Students without those supports aren’t always afforded that luxury. That’s where classroom instruction fits in.
So if the concern is around coercion, maybe we should be asking the following:
What is more coercive? Teaching students well or quietly limiting what they can access later by failing to teach them well now?
Ethics and equity, oh my
If I’m honest, I wanted to speak to this piece because of what sits under it. Like many posts that are fighting against evidence-informed instruction, they position the alternative as somehow being more ethical or respectful of student choice. I struggle with that position.
The students who are most likely to become instructional casualties are those with the least support outside of school. In the one place where we have the ability to make a difference in this piece about equity, there are educators who choose not to.
Teaching well doesn’t force a pathway or certain results. It provides students access to the best possible education in the one way we can have control to reduce inequity.

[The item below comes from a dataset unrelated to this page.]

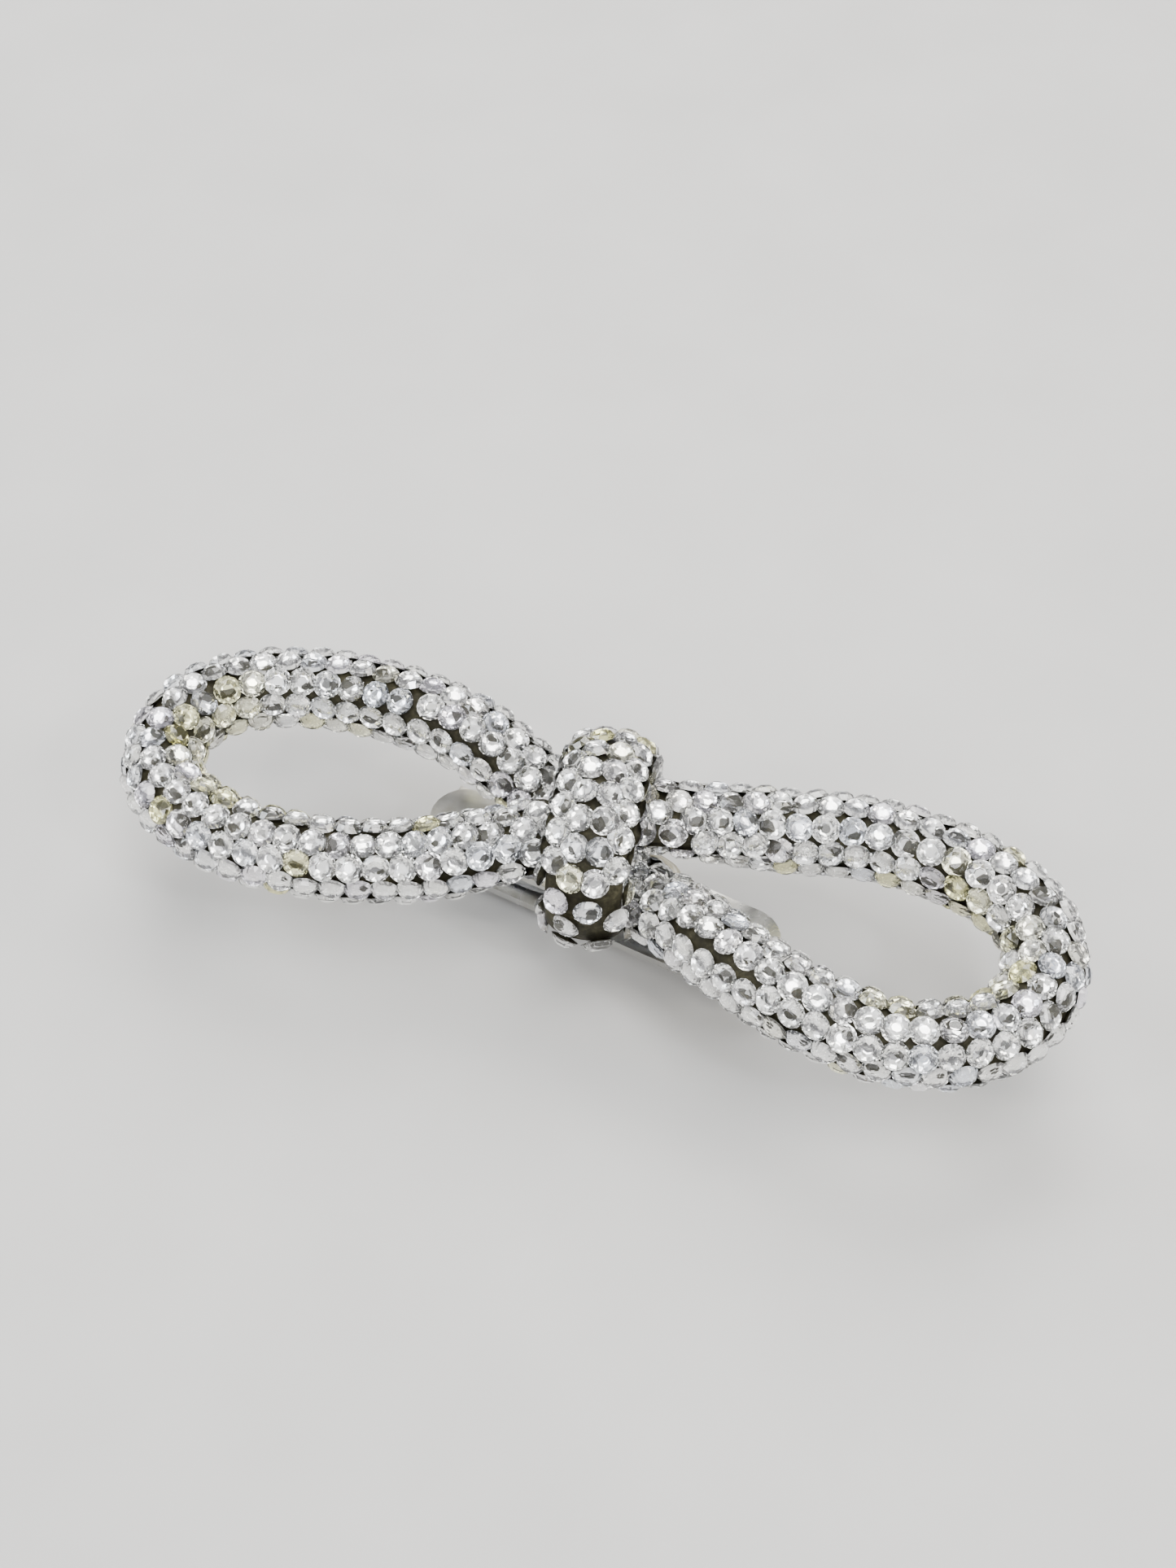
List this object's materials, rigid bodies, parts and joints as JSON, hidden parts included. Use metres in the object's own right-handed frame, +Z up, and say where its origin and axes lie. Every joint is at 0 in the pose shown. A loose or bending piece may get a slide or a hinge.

Recall that the author of this argument acknowledged the effectiveness of explicit instruction at producing academic outcomes, so this isn’t an argument about whether it is effective or not.
This is an argument about whether we are willing to deliberately withhold the very instructional approaches most likely to help students learn, all in the name of preserving a version of education that feels philosophically cleaner.
Because I’m not.
* I don’t know of any where this wouldn’t be the case, but there’s always someone.
** “Interesting” doing some very heavy lifting here.
*** ‘Investigating ATAR’ by the incredible Alex Blanksby explains this phenomenally well and with a bit of red string theory.